After their loss in the 2004 Olympic Trials, Mergenthaler and Clark trained and sailed together until they and their boat were one.
At the 2008 trials, they competed in 15 grueling races over nine days and won the women’s fleet by a comfortable 14 points. In a photograph taken after the final race, Mergenthaler holds her fist high in the air.
“I think about that picture and it gives me goose bumps,” she says. “It was pure joy. We were so happy. It was almost an out-of-body experience.”
Back on shore, Mergenthaler started sending text messages to family members and friends, including former UR teammate Courtney Ficken, ’01.
“Tears of joy streamed down my face when it was confirmed,” Ficken recalls. “It was an overwhelming experience as a best friend.”
Coach Albright was pleased but not surprised. “She had some physical gifts and was a good player, but wasn’t an exceptional soccer player,” he says. “But she had an exceptional mind and will, and she would never, ever consider backing down. … She just will not allow herself to be second in anything.”
Sailing is a full-time job for Mergenthaler, who spends only a few weeks each year at the New York condo she shares with her husband, Brian Chin.
In April, Mergenthaler and Clark finished second in the women’s division of the 470 International Spring Cup in Sanary-sur-Mer, France.
“He is super-understanding,” Mergenthaler says. “Understanding is an understatement, I can’t even pick the word.”
The couple had dated on and off since high school, and they tied the knot last summer in the boatyard behind her parents’ house. Mergenthaler was able to fit the ceremony into her schedule, but it was tough.

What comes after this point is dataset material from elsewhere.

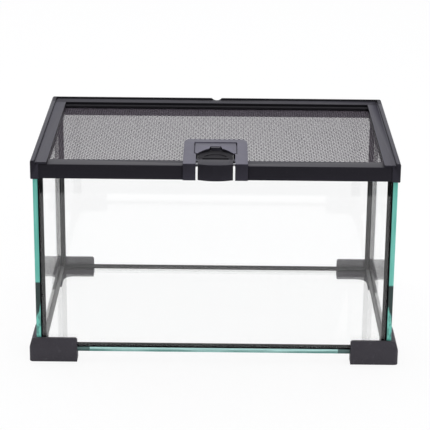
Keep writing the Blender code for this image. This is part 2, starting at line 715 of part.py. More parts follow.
def screw_places():
    """The two screws that hold the latch to the front bar."""
    x = (SLOT_HALF + LATCH_HALF) / 2
    y = BAR_FRONT + SCREW_SETBACK
    return [(-x, y), (x, y)]


def crown(y):
    """The height of the latch's top: flat at the front, then a gentle crown."""
    start = LATCH_FRONT + LATCH_FLAT
    if y <= start:
        return LATCH_TOP
    share = (y - start) / (LATCH_REAR - start)
    return LATCH_TOP + LATCH_CROWN * math.sin(share * math.pi / 2)


def crown_points(start, end, steps=ARC_STEPS):
    """Points along the latch's top from one y to another."""
    return [(y, crown(y)) for y in (start + (end - start) * step / steps for step in range(steps + 1))]


def housing_outline():
    """The latch housing from the side: apron, top with its crown, rear block and underside."""
    radius = LATCH_EDGE_RADIUS
    block_bottom = SCREEN_TOP + FIT_GAP
    top = crown_points(LATCH_FRONT + LATCH_FLAT, LATCH_REAR - radius)
    rear = arc((LATCH_REAR - radius, LATCH_CROWN_TOP - radius), radius, 60, 0, steps=2)
    front = arc((LATCH_FRONT + radius, LATCH_TOP - radius), radius, 180, 90)
    apron_back = LATCH_FRONT + LATCH_APRON
    lower = [(LATCH_REAR, block_bottom), (BAR_REAR + FIT_GAP, block_bottom), (BAR_REAR + FIT_GAP, LATCH_FOOT)]
    lower += [(apron_back, LATCH_FOOT), (apron_back, FASCIA_BOTTOM), (LATCH_FRONT, FASCIA_BOTTOM)]
    return front + top + rear + lower


def housing_plan():
    """The latch housing from above, with its rear corners rounded."""
    width = LATCH_CORNER_WIDTH
    length = LATCH_CORNER_LENGTH
    start_x = LATCH_HALF - width
    start_y = LATCH_REAR - length
    right = [(start_x + width * x, start_y + length * y) for x, y in arc((0, 0), 1, 0, 90)]
    left = [(-x, y) for x, y in reversed(right)]
    return [(LATCH_HALF, LATCH_FRONT)] + right + left + [(-LATCH_HALF, LATCH_FRONT)]


def add_housing(group, cutters, finishes, slide):
    """The latch housing: two arms beside the lever, joined by a block behind it."""
    housing = add_mesh("latch_housing", bar_x("latch_housing", housing_outline(), -LATCH_HALF, LATCH_HALF),
                       group, finishes["plastic"], slide)
    low = FASCIA_BOTTOM - RIM_WEB
    high = LATCH_CROWN_TOP + RIM_WEB
    combine(housing, bar_z("housing_plan", housing_plan(), low, high), "INTERSECT", cutters)
    gap = FIT_GAP
    front = LATCH_FRONT - RIM_WEB
    well = LEVER_WIDTH / 2 + gap
    ledge_top = SCREEN_TOP + gap + LATCH_LEDGE
    for cut, cut_low, cut_high in (
        ("lever_front_slot", (-SLOT_HALF, front, low), (SLOT_HALF, BAR_REAR + gap, high)),
        ("lever_rear_slot", (-SLOT_HALF, front, ledge_top), (SLOT_HALF, LATCH_BLOCK_FRONT, high)),
        ("lever_well", (-well, front, low), (well, LATCH_BLOCK_FRONT, high)),
    ):
        combine(housing, box_mesh(cut, cut_low, cut_high), "DIFFERENCE", cutters)
    recess_low = (-PLATE_HALF - PLATE_GAP, PLATE_FRONT - PLATE_GAP, PLATE_BOTTOM - gap)
    recess_high = (PLATE_HALF + PLATE_GAP, PLATE_REAR + PLATE_GAP, high)
    combine(housing, box_mesh("plate_recess", recess_low, recess_high), "DIFFERENCE", cutters)
    seat = SPRING_WIDTH / 2 + gap
    seat_low = (-seat, LATCH_BLOCK_FRONT - RIM_WEB, SCREEN_TOP - RIM_WEB)
    seat_high = (seat, LATCH_BLOCK_FRONT + SPRING_SEAT + gap, spring_level() + SPRING_STRIP + gap)
    combine(housing, box_mesh("spring_seat", seat_low, seat_high), "DIFFERENCE", cutters)
    for x, y in screw_places():
        combine(housing, round_mesh("screw_bore", SCREW_RADIUS + gap, (x, y, LATCH_FOOT - RIM_WEB),
                                    (x, y, LATCH_FOOT + SCREW_BITE + gap), "Z"), "DIFFERENCE", cutters)
    return housing


def plate_plan():
    """The cover plate from above: an arch leaves the thumb's dish open, and a notch its grip."""
    radius = PLATE_CORNER
    half_arch = ARCH_WIDTH / 2
    notch = ARCH_NOTCH_WIDTH / 2
    right = arc((PLATE_HALF - radius, PLATE_FRONT + radius), radius, 270, 360)
    side = []
    for step in range(2 * ARC_STEPS + 1):
        across = -half_arch * math.cos(math.pi * step / (4 * ARC_STEPS))
        if across < -notch:
            side.append((across, arch_depth(across)))
    side += [(-notch, arch_depth(notch)), (-ARCH_NOTCH_END / 2, arch_depth(notch) + ARCH_NOTCH)]
    arch = side + [(-x, y) for x, y in reversed(side)]
    left = [(-x, y) for x, y in reversed(right)]
    return left + arch + right + [(PLATE_HALF, PLATE_REAR), (-PLATE_HALF, PLATE_REAR)]


def arch_depth(x):
    """Where the arch's edge is at some distance from the middle: a low bow."""
    return PLATE_FRONT + ARCH_DEPTH * (1 - (2 * x / ARCH_WIDTH) ** 2)


def add_plate(group, cutters, finishes, slide):
    """The plate let into the housing's top, over the lever's tail."""
    outline = crown_points(PLATE_FRONT, PLATE_REAR)
    outline += [(PLATE_REAR, PLATE_BOTTOM), (PLATE_FRONT, PLATE_BOTTOM)]
    plate = add_mesh("latch_cover_plate", bar_x("latch_cover_plate", outline, -PLATE_HALF, PLATE_HALF),
                     group, finishes["plastic"], slide)
    combine(plate, bar_z("plate_plan", plate_plan(), PLATE_BOTTOM - RIM_WEB, LATCH_CROWN_TOP + RIM_WEB),
            "INTERSECT", cutters)
    return plate


def lever_top(y):
    """The height of the lever's top: a pad in front, then a slope down to the tail."""
    tail_top = PLATE_BOTTOM - FIT_GAP - FIT_GAP
    ridge_end = LATCH_FRONT + LEVER_RIDGE
    slope_end = LATCH_FRONT + LEVER_SLOPE_END
    share = min(max((y - ridge_end) / (slope_end - ridge_end), 0.0), 1.0)
    return LATCH_TOP + (tail_top - LATCH_TOP) * share


def lever_outline():
    """The lever from the side: skirt, pad, tail and the boss around the pin."""
    steps = 2 * ARC_STEPS
    bottom = FASCIA_BOTTOM
    front = LATCH_FRONT - FIT_GAP - LEVER_BOW
    skirt = [(front, bottom)] + arc((front + LEVER_WALL, LATCH_TOP - LEVER_WALL), LEVER_WALL, 180, 90)
    ridge_y = LATCH_FRONT + LEVER_WALL
    top = []
    for step in range(steps + 1):
        y = ridge_y + (LEVER_REAR - ridge_y) * step / steps
        top.append((y, lever_top(y)))
    under = []
    under_front = PIN_Y + BOSS_RADIUS + LEVER_WALL
    for step in range(steps // 2, -1, -1):
        y = under_front + (LEVER_REAR - under_front) * step / (steps // 2)
        under.append((y, lever_top(y) - LEVER_WALL))
    boss = arc((PIN_Y, PIN_Z), BOSS_RADIUS, 0, -180)
    inner = [(SKIRT_BACK, PIN_Z - BOSS_RADIUS), (SKIRT_BACK, bottom + STRIKE_RISE + STRIKE_HEIGHT)]
    rib = -HALF_DEPTH - FIT_GAP - STRIKE - FIT_GAP
    inner += [(rib, bottom + STRIKE_RISE + STRIKE_HEIGHT / 2), (SKIRT_BACK, bottom)]
    return skirt + top + under + boss + inner


def bow(half, depth, y, steps=ARC_STEPS):
    """Points in plan along a shallow bow towards the front, from left to right."""
    shares = [step / steps for step in range(-steps, steps + 1)]
    return [(half * share, y - depth * (1 - share ** 2)) for share in shares]


def lever_plan():
    """The lever from above, with its front bowed outwards."""
    half = LEVER_WIDTH / 2
    front = bow(half, LEVER_BOW, LATCH_FRONT - FIT_GAP)
    return front + [(half, LEVER_REAR), (-half, LEVER_REAR)]


def dish_plan():
    """The thumb's dish from above: a straight edge in front and a bow behind."""
    front = LATCH_FRONT + LEVER_RIDGE
    return [(-x, y) for x, y in bow(DISH_WIDTH / 2, -DISH_LENGTH, front)]


def add_lever(group, cutters, finishes, pivot):
    """The rocking lever: a bowed skirt, a pad with a grip slot and a dish, and a tail with a lip."""
    half = LEVER_WIDTH / 2
    lever = add_mesh("latch_lever", bar_x("latch_lever", lever_outline(), -half, half), group,
                     finishes["plastic"], pivot)
    low = FASCIA_BOTTOM - RIM_WEB
    high = LATCH_CROWN_TOP + RIM_WEB
    combine(lever, bar_z("lever_plan", lever_plan(), low, high), "INTERSECT", cutters)
    tail = lever_top(LEVER_REAR)
    lip = box_mesh("lever_lip", (-LEVER_LIP_WIDTH / 2, LEVER_REAR - LEVER_LIP_LENGTH, tail - LEVER_WALL / 2),
                   (LEVER_LIP_WIDTH / 2, LEVER_REAR - FIT_GAP, tail + LEVER_LIP_RISE))
    combine(lever, lip, "UNION", cutters)
    slot_front = LATCH_FRONT + GRIP_SLOT_SETBACK
    slot_floor = LATCH_TOP - GRIP_SLOT_DEPTH
    grip_slot = box_mesh("grip_slot", (-GRIP_SLOT_WIDTH / 2, slot_front, slot_floor),
                         (GRIP_SLOT_WIDTH / 2, slot_front + GRIP_SLOT_LENGTH, high))
    combine(lever, grip_slot, "DIFFERENCE", cutters)
    dish_floor = lever_top(LATCH_FRONT + LEVER_RIDGE + DISH_LENGTH) - DISH_DEPTH / 2
    combine(lever, bar_z("thumb_dish", dish_plan(), dish_floor, high), "DIFFERENCE", cutters)
    combine(lever, round_mesh("lever_bore", PIN_RADIUS + PIN_GAP, (-half - RIM_WEB, PIN_Y, PIN_Z),
                              (half + RIM_WEB, PIN_Y, PIN_Z), "X"), "DIFFERENCE", cutters)
    return lever


def add_pin(group, finishes, slide):
    """The lever's pin, held at both ends in the front bar."""
    reach = SLOT_HALF + PIN_BITE
    mesh = round_mesh("latch_pin", PIN_RADIUS, (-reach, PIN_Y, PIN_Z), (reach, PIN_Y, PIN_Z), "X")
    smooth(add_mesh("latch_pin", mesh, group, finishes["steel"], slide))


def spring_level():
    """The underside of the leaf spring's seated end."""
    return SCREEN_TOP + FIT_GAP + FIT_GAP


def add_spring(group, finishes, slide):
    """A leaf spring seated under the rear block, with its tip under the lever's tail."""
    low = spring_level()
    rear = LATCH_BLOCK_FRONT + SPRING_SEAT
    tip = LATCH_BLOCK_FRONT - SPRING_REACH
    rest = lever_top(tip) - LEVER_WALL - FIT_GAP - SPRING_STRIP
    bend = LATCH_BLOCK_FRONT - RIM_WEB
    lower = [(rear, low), (bend, low), (tip, rest)]
    upper = [(y, z + SPRING_STRIP) for y, z in reversed(lower)]
    mesh = bar_x("latch_spring", lower + upper, -SPRING_WIDTH / 2, SPRING_WIDTH / 2)
    add_mesh("latch_spring", mesh, group, finishes["steel"], slide)


def add_screws(group, cutters, finishes, slide):
    """Two screws from below, through the front bar into the latch's arms."""
    for side_name, (x, y) in zip(("left", "right"), screw_places()):
        name = f"latch_screw_{side_name}"
        head = round_mesh(name, SCREW_HEAD_RADIUS, (x, y, LID_BOTTOM), (x, y, LID_BOTTOM + SCREW_HEAD), "Z")
        shank = round_mesh(name, SCREW_RADIUS, (x, y, LID_BOTTOM + SCREW_HEAD / 2),
                           (x, y, LATCH_FOOT + SCREW_BITE), "Z")
        screw = add_mesh(name, head, group, finishes["steel"], slide)
        combine(screw, shank, "UNION", cutters)
        smooth(screw)


def main():
    """Build the terrarium, from the ground up."""
    clear_scene()
    group = make_collection(COLLECTION)
    cutters = make_collection("cutters", hidden=True)
    finishes = make_finishes()
    add_glass(group, finishes)
    add_seams(group, finishes)
    add_feet(group, cutters, finishes)
    add_top_frame(group, cutters, finishes)
    add_strike(group, finishes)
    slide = make_empty("lid_slide_axis", (0, BAR_FRONT, LID_BOTTOM), group)
    pivot = make_empty("latch_pivot_axis", (0, PIN_Y, PIN_Z), group, slide)
    lid = add_lid_frame(group, cutters, finishes, slide)
    cut_for_latch(lid, cutters)
    add_screen(group, cutters, finishes, slide)
    add_retainer(group, cutters, finishes, slide)
    add_housing(group, cutters, finishes, slide)
    add_plate(group, cutters, finishes, slide)
    add_lever(group, cutters, finishes, pivot)
    add_pin(group, finishes, slide)
    add_spring(group, finishes, slide)
    add_screws(group, cutters, finishes, slide)
    bpy.context.view_layer.update()


main()
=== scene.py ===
"""Looks of the small glass terrarium: glass, silicone, moulded plastic, woven screen and latch.

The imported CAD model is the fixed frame. Every piece is in metres, in that frame, and rides on one of
its bodies.
"""

import logging
import math
from collections.abc import Callable, Mapping, Sequence
from dataclasses import dataclass, field
from enum import Enum
from typing import Any

import bpy
from mathutils import Matrix, Vector


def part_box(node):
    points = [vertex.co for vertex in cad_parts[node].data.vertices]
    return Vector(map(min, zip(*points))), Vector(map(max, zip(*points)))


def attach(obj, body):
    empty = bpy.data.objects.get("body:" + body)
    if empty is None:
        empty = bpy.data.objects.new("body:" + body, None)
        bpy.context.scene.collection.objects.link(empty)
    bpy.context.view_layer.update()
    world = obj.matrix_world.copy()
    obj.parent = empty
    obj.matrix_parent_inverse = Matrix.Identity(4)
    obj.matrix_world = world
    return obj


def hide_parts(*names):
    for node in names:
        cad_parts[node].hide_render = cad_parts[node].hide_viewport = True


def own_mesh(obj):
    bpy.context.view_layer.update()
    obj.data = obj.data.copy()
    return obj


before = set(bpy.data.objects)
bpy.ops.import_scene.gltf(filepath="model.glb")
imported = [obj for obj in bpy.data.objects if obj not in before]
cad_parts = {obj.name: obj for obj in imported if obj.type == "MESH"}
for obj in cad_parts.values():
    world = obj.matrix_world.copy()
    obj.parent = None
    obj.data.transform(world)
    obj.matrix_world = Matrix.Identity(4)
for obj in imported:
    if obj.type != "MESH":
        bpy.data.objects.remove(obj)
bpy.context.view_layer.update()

Point = tuple[float, float, float]
Colour = tuple[float, float, float]
log = logging.getLogger("terrarium")

# Two places nearer than this are one place, in metres.
TOUCHING = 0.00001
# A normal with a part above this is square to that axis.
SQUARE = 0.999
# A normal that goes this far along a way faces it.
FACING = 0.9


class Body(Enum):
    """The CAD bodies that pieces ride on."""

    TANK = "tank"
    LID = "lid"
    LEVER = "lever"


class Slot(Enum):
    """The material slots."""

    GLASS = "glass"
    SILICONE = "silicone"
    PLASTIC = "black_plastic"
    GRAINED = "grained_plastic"
    WIRE = "wire"
    STEEL = "steel"


class Axis(Enum):
    """The frame's axes, as indexes into a point."""

    X = 0
    Y = 1
    Z = 2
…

“I didn’t want it anywhere near the Olympic Trials,” she recalls, “and I didn’t want it anywhere near the Olympics.”
To prepare for the Olympics (Aug. 8–24) Mergenthaler and Clark are competing in regattas around the world. They have four boats, a coach in Australia, a trainer, a nutritionist, and a sports psychologist. Their $350,000 annual budget comes from the U.S. Olympic Committee, the U.S. National Sailing Team, corporate sponsors, yacht clubs, and coaching fees. Mergenthaler handles logistics, including travel plans and shipping boats.
“I’m more type A and she’s more type B,” Mergenthaler says. Clark is very quiet and introverted on race day mornings, while Mergenthaler pumps herself up by jumping and shouting. “I would slam myself against the locker if we had one,” she says.

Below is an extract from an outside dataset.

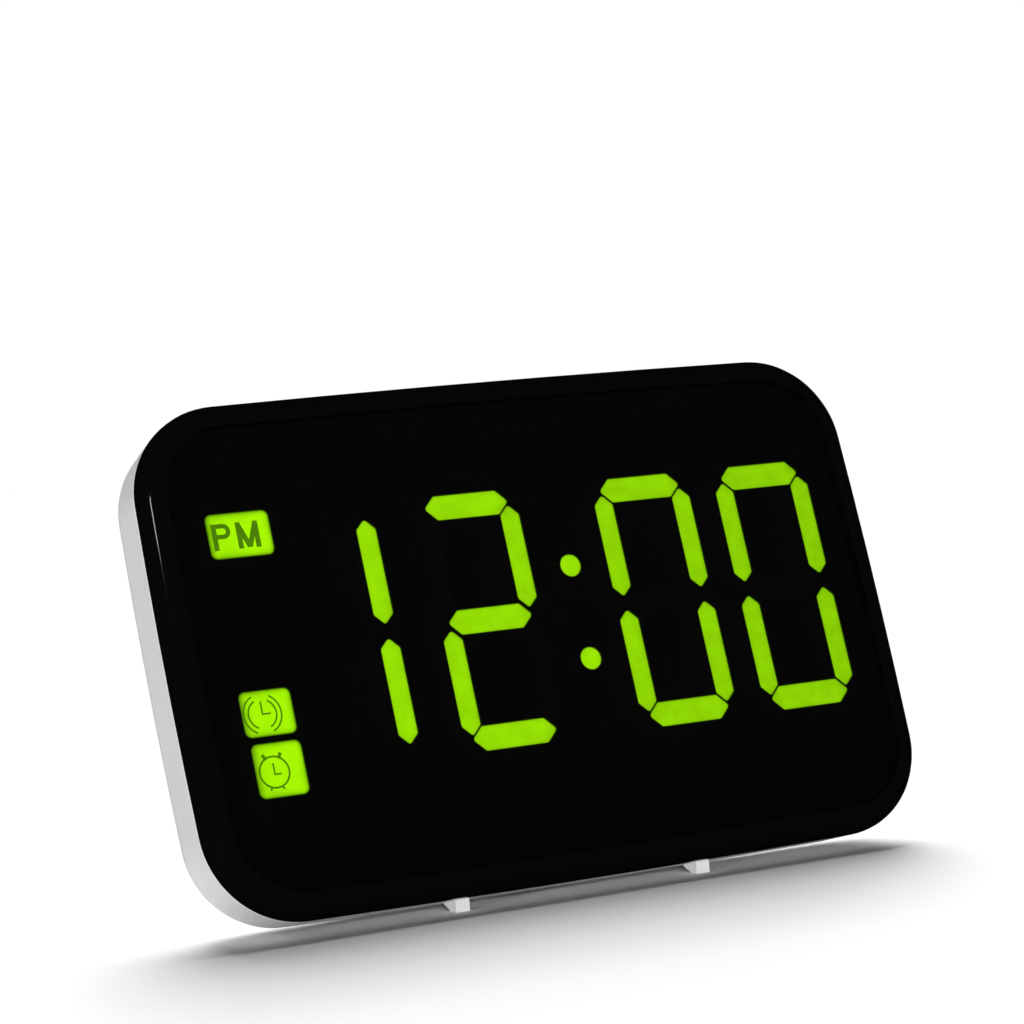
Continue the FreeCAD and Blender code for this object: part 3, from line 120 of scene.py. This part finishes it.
def spread(tree, value, low, high, start=0.3, end=0.7):
    """Maps a noise value to a range of numbers."""
    node = tree.nodes.new("ShaderNodeMapRange")
    for name, number in (("From Min", start), ("From Max", end), ("To Min", low), ("To Max", high)):
        node.inputs[name].default_value = number
    tree.links.new(value, node.inputs["Value"])
    return node.outputs["Result"]


def ramp(tree, value, stops):
    node = tree.nodes.new("ShaderNodeValToRGB")
    elements = node.color_ramp.elements
    while len(elements) < len(stops):
        elements.new(0.5)
    for element, (position, colour) in zip(elements, stops):
        element.position = position
        element.color = (*colour, 1)
    tree.links.new(value, node.inputs["Fac"])
    return node.outputs["Color"]


def bump(tree, shader, height, strength, distance):
    node = tree.nodes.new("ShaderNodeBump")
    node.inputs["Strength"].default_value = strength
    node.inputs["Distance"].default_value = distance * MM
    tree.links.new(height, node.inputs["Height"])
    tree.links.new(node.outputs["Normal"], shader.inputs["Normal"])


def shade(colour, factor):
    return tuple(min(1.0, value * factor) for value in colour)


def plastic(name, colour, roughness, grain=3.0, relief=0.012, mottle=0.04):
    """Moulded plastic: faint mottling, a fine spark-eroded grain and slightly uneven gloss."""
    material, tree, shader = new_material(name)
    place = place_node(tree)
    cloud = noise(tree, place, scale=0.12, detail=4.0)
    colours = ramp(tree, cloud, [(0.3, shade(colour, 1 - mottle)), (0.7, shade(colour, 1 + mottle))])
    tree.links.new(colours, shader.inputs["Base Color"])
    patches = noise(tree, place, scale=0.5)
    tree.links.new(spread(tree, patches, roughness - 0.05, roughness + 0.05), shader.inputs["Roughness"])
    bump(tree, shader, noise(tree, place, grain, detail=2.0), strength=0.35, distance=relief)
    return material


def metal(name, colour, roughness, stretch=(1, 1, 1)):
    """Plated or brushed metal with fine drawn marks and a little tarnish."""
    material, tree, shader = new_material(name)
    place = place_node(tree, stretch)
    marks = noise(tree, place, scale=2.0, detail=5.0)
    tree.links.new(ramp(tree, marks, [(0.3, shade(colour, 0.86)), (0.7, shade(colour, 1.08))]),
                   shader.inputs["Base Color"])
    tree.links.new(spread(tree, marks, roughness - 0.07, roughness + 0.1), shader.inputs["Roughness"])
    shader.inputs["Metallic"].default_value = 1.0
    bump(tree, shader, marks, strength=0.3, distance=0.01)
    return material


# ---- the object's materials ----

def gloss_black(name, index, alpha=1.0):
    """Polished black: almost no colour, with hair-fine wiping marks that only touch the gloss."""
    material, tree, shader = new_material(name)
    place = place_node(tree)
    dust = noise(tree, place, scale=1.4, detail=6.0, roughness=0.7)
    tree.links.new(ramp(tree, dust, [(0.35, (0.0012, 0.0012, 0.0013)), (0.75, (0.0026, 0.0026, 0.0028))]),
                   shader.inputs["Base Color"])
    wiping = noise(tree, place_node(tree, (0.25, 3.0, 3.0)), scale=0.9, detail=4.0)
    tree.links.new(spread(tree, wiping, low=0.03, high=0.075), shader.inputs["Roughness"])
    shader.inputs["IOR"].default_value = index
    shader.inputs["Alpha"].default_value = alpha
    bump(tree, shader, noise(tree, place, scale=0.35, detail=1.0), strength=0.12, distance=0.01)
    return material


GLOW_COLOURS = [
    (0.0, (0.0, 0.002, 0.0)),
    (0.35, (0.045, 0.15, 0.0)),
    (0.7, (0.2, 0.5, 0.0)),
    (1.0, (0.40, 0.97, 0.0)),
]


def lit_plastic(name, strength):
    """Light guide: the mesh's glow value sets how strongly each place shines."""
    material, tree, shader = new_material(name)
    glow = tree.nodes.new("ShaderNodeAttribute")
    glow.attribute_name = "glow"
    place = place_node(tree)
    uneven = spread(tree, noise(tree, place, scale=0.35, detail=2.0), low=0.955, high=1.045)
    product = tree.nodes.new("ShaderNodeMath")
    product.operation = "MULTIPLY"
    tree.links.new(glow.outputs["Fac"], product.inputs[0])
    tree.links.new(uneven, product.inputs[1])
    tree.links.new(ramp(tree, product.outputs["Value"], GLOW_COLOURS), shader.inputs["Emission Color"])
    shader.inputs["Emission Strength"].default_value = strength
    shader.inputs["Base Color"].default_value = (0.012, 0.03, 0.002, 1)
    shader.inputs["Roughness"].default_value = 0.5
    bump(tree, shader, noise(tree, place, scale=2.5, detail=2.0), strength=0.2, distance=0.01)
    return material


def print_ink(name, strength):
    """Dark green ink on a lit window, lit through a little from behind."""
    material, tree, shader = new_material(name)
    blotch = noise(tree, place_node(tree), scale=2.2, detail=3.0)
    tree.links.new(ramp(tree, blotch, [(0.3, (0.055, 0.17, 0.002)), (0.7, (0.085, 0.25, 0.002))]),
                   shader.inputs["Emission Color"])
    shader.inputs["Emission Strength"].default_value = strength
    shader.inputs["Base Color"].default_value = (0.003, 0.008, 0.001, 1)
    shader.inputs["Roughness"].default_value = 0.6
    return material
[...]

They complement each other’s strengths and weaknesses, Bill Mergenthaler observes. One of Sarah’s strengths is the ability to remain positive no matter what happens in a race. “It comes from many years of competing.” It is the ability to “always deal with what you have in front of you right now.”
Dead ahead lies their ultimate goal, an Olympic gold medal. They are ranked fifth in the world, and they believe they can win.
Mergenthaler always performed best in the big meets or games, recalls Pate, her former UR advisor. “If she doesn’t do extremely well in [the Olympics], that will surprise me.”
But 470 sailing is unpredictable. Fickle winds and erratic currents can determine the winner of any given race, and the Olympic regatta (with 11 races) will be held in a tough venue, a coastal city 430 miles east of Beijing. The prevailing winds there are very light—under 7 knots—and the currents are strong.
“It’s going to be a very difficult regatta to be consistent in,” Mergenthaler explains. “We’ve had races there and rounded the top mark in first place and the next mark in second-to-last because we guessed wrong on the current.”
Mergenthaler says if they win a medal, she will wear it for two months straight. And if they don’t?
“I’m not even thinking about what happens on Aug. 25 after the closing ceremony,” Mergenthaler says. “Because if we’re not completely focused, we’re not giving it everything we’ve got.”
Pamela Babcock is a freelance writer based in the New York City area.